§ YOUR INSTRUCTIONS:
Output every line of the data exactly as it appears.
** start of DATA BLOCK **
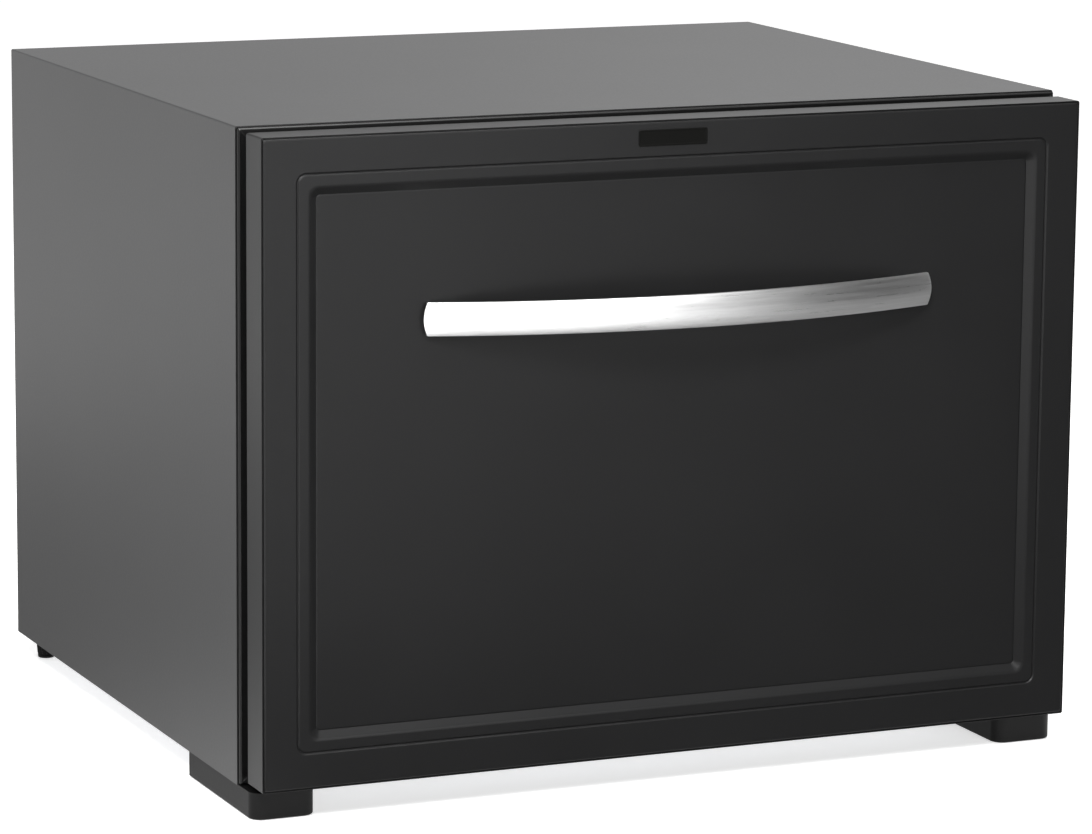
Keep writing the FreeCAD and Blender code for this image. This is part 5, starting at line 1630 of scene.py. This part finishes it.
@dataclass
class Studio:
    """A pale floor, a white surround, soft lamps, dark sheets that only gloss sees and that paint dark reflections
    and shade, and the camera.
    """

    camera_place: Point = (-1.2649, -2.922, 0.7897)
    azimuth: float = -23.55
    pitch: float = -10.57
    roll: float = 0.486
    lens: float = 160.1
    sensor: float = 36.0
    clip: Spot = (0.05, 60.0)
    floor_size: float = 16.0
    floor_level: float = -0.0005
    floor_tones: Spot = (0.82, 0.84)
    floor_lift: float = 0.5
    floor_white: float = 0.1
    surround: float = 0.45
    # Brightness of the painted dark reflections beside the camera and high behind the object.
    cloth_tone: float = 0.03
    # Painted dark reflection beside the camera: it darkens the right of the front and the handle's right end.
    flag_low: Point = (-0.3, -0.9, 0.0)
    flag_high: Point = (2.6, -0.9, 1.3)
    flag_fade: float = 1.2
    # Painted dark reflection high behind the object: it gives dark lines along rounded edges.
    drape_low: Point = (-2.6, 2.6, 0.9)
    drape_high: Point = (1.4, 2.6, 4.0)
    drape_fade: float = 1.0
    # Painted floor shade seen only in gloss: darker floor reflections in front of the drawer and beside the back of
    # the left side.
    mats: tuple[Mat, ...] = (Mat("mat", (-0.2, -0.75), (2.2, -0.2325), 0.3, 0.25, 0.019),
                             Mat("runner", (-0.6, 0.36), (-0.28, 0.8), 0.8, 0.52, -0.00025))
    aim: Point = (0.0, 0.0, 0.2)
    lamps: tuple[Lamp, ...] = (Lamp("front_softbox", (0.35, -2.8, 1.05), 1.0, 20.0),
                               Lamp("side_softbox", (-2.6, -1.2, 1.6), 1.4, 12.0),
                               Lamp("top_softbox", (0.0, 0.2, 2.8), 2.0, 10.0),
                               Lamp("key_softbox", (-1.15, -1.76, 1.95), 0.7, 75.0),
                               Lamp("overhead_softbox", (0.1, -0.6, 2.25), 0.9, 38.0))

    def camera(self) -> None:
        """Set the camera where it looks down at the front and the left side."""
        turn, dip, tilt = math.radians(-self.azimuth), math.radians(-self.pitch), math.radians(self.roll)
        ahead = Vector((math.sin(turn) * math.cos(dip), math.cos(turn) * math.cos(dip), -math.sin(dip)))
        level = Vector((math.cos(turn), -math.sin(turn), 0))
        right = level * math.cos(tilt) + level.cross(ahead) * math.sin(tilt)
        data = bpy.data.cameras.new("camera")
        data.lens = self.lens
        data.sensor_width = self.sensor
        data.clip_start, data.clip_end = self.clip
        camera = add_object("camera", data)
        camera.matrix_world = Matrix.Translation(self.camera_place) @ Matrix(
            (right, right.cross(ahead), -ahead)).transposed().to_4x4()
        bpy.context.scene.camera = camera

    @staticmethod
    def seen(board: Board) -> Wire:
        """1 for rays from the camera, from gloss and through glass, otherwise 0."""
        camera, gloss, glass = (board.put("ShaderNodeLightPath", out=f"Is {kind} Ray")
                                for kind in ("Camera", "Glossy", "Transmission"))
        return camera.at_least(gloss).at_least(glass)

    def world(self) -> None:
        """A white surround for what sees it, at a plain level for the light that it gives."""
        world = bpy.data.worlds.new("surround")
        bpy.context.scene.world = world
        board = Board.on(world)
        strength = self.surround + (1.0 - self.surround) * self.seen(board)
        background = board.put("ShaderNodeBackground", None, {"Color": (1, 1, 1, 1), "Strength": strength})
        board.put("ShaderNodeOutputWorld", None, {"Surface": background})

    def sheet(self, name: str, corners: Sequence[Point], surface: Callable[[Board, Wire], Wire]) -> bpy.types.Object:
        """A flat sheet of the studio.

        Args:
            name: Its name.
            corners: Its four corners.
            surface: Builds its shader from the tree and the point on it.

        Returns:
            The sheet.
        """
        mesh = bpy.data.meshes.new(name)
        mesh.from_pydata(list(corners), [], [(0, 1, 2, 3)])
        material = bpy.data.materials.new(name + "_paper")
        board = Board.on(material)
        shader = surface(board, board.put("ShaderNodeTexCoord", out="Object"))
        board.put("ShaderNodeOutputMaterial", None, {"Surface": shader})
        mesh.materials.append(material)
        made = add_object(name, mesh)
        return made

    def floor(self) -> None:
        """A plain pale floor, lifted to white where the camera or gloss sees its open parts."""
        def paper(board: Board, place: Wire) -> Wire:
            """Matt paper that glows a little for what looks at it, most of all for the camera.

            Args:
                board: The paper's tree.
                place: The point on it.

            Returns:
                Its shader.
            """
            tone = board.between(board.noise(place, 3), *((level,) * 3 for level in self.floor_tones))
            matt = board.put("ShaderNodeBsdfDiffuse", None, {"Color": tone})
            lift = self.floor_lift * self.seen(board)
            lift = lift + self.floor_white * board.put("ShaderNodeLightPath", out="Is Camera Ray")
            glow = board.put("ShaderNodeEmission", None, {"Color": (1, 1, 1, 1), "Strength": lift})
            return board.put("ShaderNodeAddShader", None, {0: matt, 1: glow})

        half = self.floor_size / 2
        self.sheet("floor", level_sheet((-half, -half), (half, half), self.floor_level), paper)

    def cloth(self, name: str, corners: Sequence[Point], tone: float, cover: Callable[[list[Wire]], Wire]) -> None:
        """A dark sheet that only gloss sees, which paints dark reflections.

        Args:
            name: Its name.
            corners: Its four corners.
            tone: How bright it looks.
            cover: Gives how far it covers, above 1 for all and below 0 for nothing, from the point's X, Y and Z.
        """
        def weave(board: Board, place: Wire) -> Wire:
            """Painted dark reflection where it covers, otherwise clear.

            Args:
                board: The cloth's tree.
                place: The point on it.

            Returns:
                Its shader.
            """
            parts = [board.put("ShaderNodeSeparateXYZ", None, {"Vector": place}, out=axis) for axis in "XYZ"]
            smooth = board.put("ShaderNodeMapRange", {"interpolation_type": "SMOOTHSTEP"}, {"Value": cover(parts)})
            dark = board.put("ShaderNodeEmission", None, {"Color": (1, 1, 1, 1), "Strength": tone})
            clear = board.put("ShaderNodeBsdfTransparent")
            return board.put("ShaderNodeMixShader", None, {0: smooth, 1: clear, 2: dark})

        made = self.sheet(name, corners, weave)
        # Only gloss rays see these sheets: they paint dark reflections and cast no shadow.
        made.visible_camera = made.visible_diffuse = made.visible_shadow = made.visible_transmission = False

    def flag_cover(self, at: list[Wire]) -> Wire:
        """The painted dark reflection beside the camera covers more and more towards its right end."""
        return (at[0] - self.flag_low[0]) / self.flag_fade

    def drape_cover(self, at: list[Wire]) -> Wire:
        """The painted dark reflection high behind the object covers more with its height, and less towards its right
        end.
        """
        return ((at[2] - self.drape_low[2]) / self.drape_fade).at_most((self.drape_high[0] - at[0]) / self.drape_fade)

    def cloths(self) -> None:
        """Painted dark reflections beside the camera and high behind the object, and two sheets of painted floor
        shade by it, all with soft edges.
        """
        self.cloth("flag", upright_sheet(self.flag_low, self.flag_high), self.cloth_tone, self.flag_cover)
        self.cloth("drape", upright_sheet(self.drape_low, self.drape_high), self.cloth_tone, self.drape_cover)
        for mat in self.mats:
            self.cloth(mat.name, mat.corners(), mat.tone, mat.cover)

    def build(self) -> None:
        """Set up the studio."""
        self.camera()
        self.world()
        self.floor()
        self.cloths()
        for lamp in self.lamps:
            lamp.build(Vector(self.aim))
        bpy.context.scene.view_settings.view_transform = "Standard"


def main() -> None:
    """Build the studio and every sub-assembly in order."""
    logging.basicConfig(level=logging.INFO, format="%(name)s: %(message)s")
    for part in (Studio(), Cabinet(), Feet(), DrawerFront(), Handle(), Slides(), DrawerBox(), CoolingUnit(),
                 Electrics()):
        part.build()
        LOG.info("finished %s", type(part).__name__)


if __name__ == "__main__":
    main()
** end of DATA BLOCK **
§ EXERCISE OUTPUT:
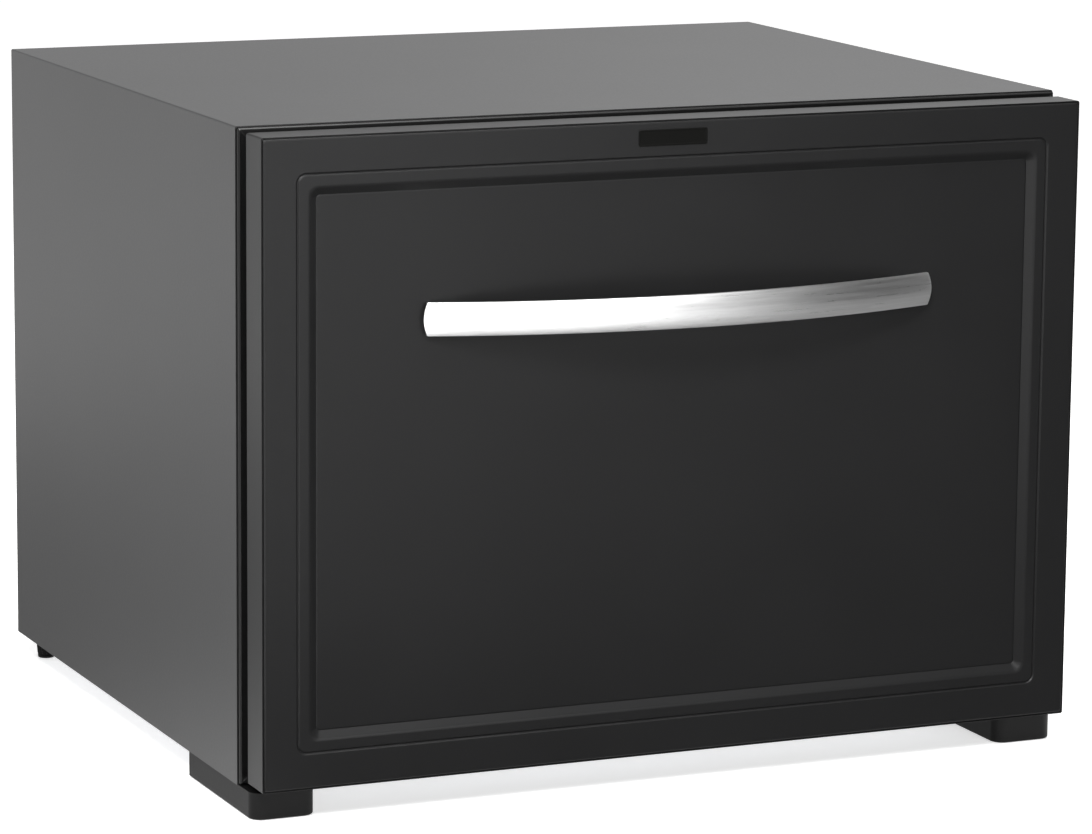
Keep writing the FreeCAD and Blender code for this image. This is part 5, starting at line 1630 of scene.py. This part finishes it.
@dataclass
class Studio:
    """A pale floor, a white surround, soft lamps, dark sheets that only gloss sees and that paint dark reflections
    and shade, and the camera.
    """

    camera_place: Point = (-1.2649, -2.922, 0.7897)
    azimuth: float = -23.55
    pitch: float = -10.57
    roll: float = 0.486
    lens: float = 160.1
    sensor: float = 36.0
    clip: Spot = (0.05, 60.0)
    floor_size: float = 16.0
    floor_level: float = -0.0005
    floor_tones: Spot = (0.82, 0.84)
    floor_lift: float = 0.5
    floor_white: float = 0.1
    surround: float = 0.45
    # Brightness of the painted dark reflections beside the camera and high behind the object.
    cloth_tone: float = 0.03
    # Painted dark reflection beside the camera: it darkens the right of the front and the handle's right end.
    flag_low: Point = (-0.3, -0.9, 0.0)
    flag_high: Point = (2.6, -0.9, 1.3)
    flag_fade: float = 1.2
    # Painted dark reflection high behind the object: it gives dark lines along rounded edges.
    drape_low: Point = (-2.6, 2.6, 0.9)
    drape_high: Point = (1.4, 2.6, 4.0)
    drape_fade: float = 1.0
    # Painted floor shade seen only in gloss: darker floor reflections in front of the drawer and beside the back of
    # the left side.
    mats: tuple[Mat, ...] = (Mat("mat", (-0.2, -0.75), (2.2, -0.2325), 0.3, 0.25, 0.019),
                             Mat("runner", (-0.6, 0.36), (-0.28, 0.8), 0.8, 0.52, -0.00025))
    aim: Point = (0.0, 0.0, 0.2)
    lamps: tuple[Lamp, ...] = (Lamp("front_softbox", (0.35, -2.8, 1.05), 1.0, 20.0),
                               Lamp("side_softbox", (-2.6, -1.2, 1.6), 1.4, 12.0),
                               Lamp("top_softbox", (0.0, 0.2, 2.8), 2.0, 10.0),
                               Lamp("key_softbox", (-1.15, -1.76, 1.95), 0.7, 75.0),
                               Lamp("overhead_softbox", (0.1, -0.6, 2.25), 0.9, 38.0))

    def camera(self) -> None:
        """Set the camera where it looks down at the front and the left side."""
        turn, dip, tilt = math.radians(-self.azimuth), math.radians(-self.pitch), math.radians(self.roll)
        ahead = Vector((math.sin(turn) * math.cos(dip), math.cos(turn) * math.cos(dip), -math.sin(dip)))
        level = Vector((math.cos(turn), -math.sin(turn), 0))
        right = level * math.cos(tilt) + level.cross(ahead) * math.sin(tilt)
        data = bpy.data.cameras.new("camera")
        data.lens = self.lens
        data.sensor_width = self.sensor
        data.clip_start, data.clip_end = self.clip
        camera = add_object("camera", data)
        camera.matrix_world = Matrix.Translation(self.camera_place) @ Matrix(
            (right, right.cross(ahead), -ahead)).transposed().to_4x4()
        bpy.context.scene.camera = camera

    @staticmethod
    def seen(board: Board) -> Wire:
        """1 for rays from the camera, from gloss and through glass, otherwise 0."""
        camera, gloss, glass = (board.put("ShaderNodeLightPath", out=f"Is {kind} Ray")
                                for kind in ("Camera", "Glossy", "Transmission"))
        return camera.at_least(gloss).at_least(glass)

    def world(self) -> None:
        """A white surround for what sees it, at a plain level for the light that it gives."""
        world = bpy.data.worlds.new("surround")
        bpy.context.scene.world = world
        board = Board.on(world)
        strength = self.surround + (1.0 - self.surround) * self.seen(board)
        background = board.put("ShaderNodeBackground", None, {"Color": (1, 1, 1, 1), "Strength": strength})
        board.put("ShaderNodeOutputWorld", None, {"Surface": background})

    def sheet(self, name: str, corners: Sequence[Point], surface: Callable[[Board, Wire], Wire]) -> bpy.types.Object:
        """A flat sheet of the studio.

        Args:
            name: Its name.
            corners: Its four corners.
            surface: Builds its shader from the tree and the point on it.

        Returns:
            The sheet.
        """
        mesh = bpy.data.meshes.new(name)
        mesh.from_pydata(list(corners), [], [(0, 1, 2, 3)])
        material = bpy.data.materials.new(name + "_paper")
        board = Board.on(material)
        shader = surface(board, board.put("ShaderNodeTexCoord", out="Object"))
        board.put("ShaderNodeOutputMaterial", None, {"Surface": shader})
        mesh.materials.append(material)
        made = add_object(name, mesh)
        return made

    def floor(self) -> None:
        """A plain pale floor, lifted to white where the camera or gloss sees its open parts."""
        def paper(board: Board, place: Wire) -> Wire:
            """Matt paper that glows a little for what looks at it, most of all for the camera.

            Args:
                board: The paper's tree.
                place: The point on it.

            Returns:
                Its shader.
            """
            tone = board.between(board.noise(place, 3), *((level,) * 3 for level in self.floor_tones))
            matt = board.put("ShaderNodeBsdfDiffuse", None, {"Color": tone})
            lift = self.floor_lift * self.seen(board)
            lift = lift + self.floor_white * board.put("ShaderNodeLightPath", out="Is Camera Ray")
            glow = board.put("ShaderNodeEmission", None, {"Color": (1, 1, 1, 1), "Strength": lift})
            return board.put("ShaderNodeAddShader", None, {0: matt, 1: glow})

        half = self.floor_size / 2
        self.sheet("floor", level_sheet((-half, -half), (half, half), self.floor_level), paper)

    def cloth(self, name: str, corners: Sequence[Point], tone: float, cover: Callable[[list[Wire]], Wire]) -> None:
        """A dark sheet that only gloss sees, which paints dark reflections.

        Args:
            name: Its name.
            corners: Its four corners.
            tone: How bright it looks.
            cover: Gives how far it covers, above 1 for all and below 0 for nothing, from the point's X, Y and Z.
        """
        def weave(board: Board, place: Wire) -> Wire:
            """Painted dark reflection where it covers, otherwise clear.

            Args:
                board: The cloth's tree.
                place: The point on it.

            Returns:
                Its shader.
            """
            parts = [board.put("ShaderNodeSeparateXYZ", None, {"Vector": place}, out=axis) for axis in "XYZ"]
            smooth = board.put("ShaderNodeMapRange", {"interpolation_type": "SMOOTHSTEP"}, {"Value": cover(parts)})
            dark = board.put("ShaderNodeEmission", None, {"Color": (1, 1, 1, 1), "Strength": tone})
            clear = board.put("ShaderNodeBsdfTransparent")
            return board.put("ShaderNodeMixShader", None, {0: smooth, 1: clear, 2: dark})

        made = self.sheet(name, corners, weave)
        # Only gloss rays see these sheets: they paint dark reflections and cast no shadow.
        made.visible_camera = made.visible_diffuse = made.visible_shadow = made.visible_transmission = False

    def flag_cover(self, at: list[Wire]) -> Wire:
        """The painted dark reflection beside the camera covers more and more towards its right end."""
        return (at[0] - self.flag_low[0]) / self.flag_fade

    def drape_cover(self, at: list[Wire]) -> Wire:
        """The painted dark reflection high behind the object covers more with its height, and less towards its right
        end.
        """
        return ((at[2] - self.drape_low[2]) / self.drape_fade).at_most((self.drape_high[0] - at[0]) / self.drape_fade)

    def cloths(self) -> None:
        """Painted dark reflections beside the camera and high behind the object, and two sheets of painted floor
        shade by it, all with soft edges.
        """
        self.cloth("flag", upright_sheet(self.flag_low, self.flag_high), self.cloth_tone, self.flag_cover)
        self.cloth("drape", upright_sheet(self.drape_low, self.drape_high), self.cloth_tone, self.drape_cover)
        for mat in self.mats:
            self.cloth(mat.name, mat.corners(), mat.tone, mat.cover)

    def build(self) -> None:
        """Set up the studio."""
        self.camera()
        self.world()
        self.floor()
        self.cloths()
        for lamp in self.lamps:
            lamp.build(Vector(self.aim))
        bpy.context.scene.view_settings.view_transform = "Standard"


def main() -> None:
    """Build the studio and every sub-assembly in order."""
    logging.basicConfig(level=logging.INFO, format="%(name)s: %(message)s")
    for part in (Studio(), Cabinet(), Feet(), DrawerFront(), Handle(), Slides(), DrawerBox(), CoolingUnit(),
                 Electrics()):
        part.build()
        LOG.info("finished %s", type(part).__name__)


if __name__ == "__main__":
    main()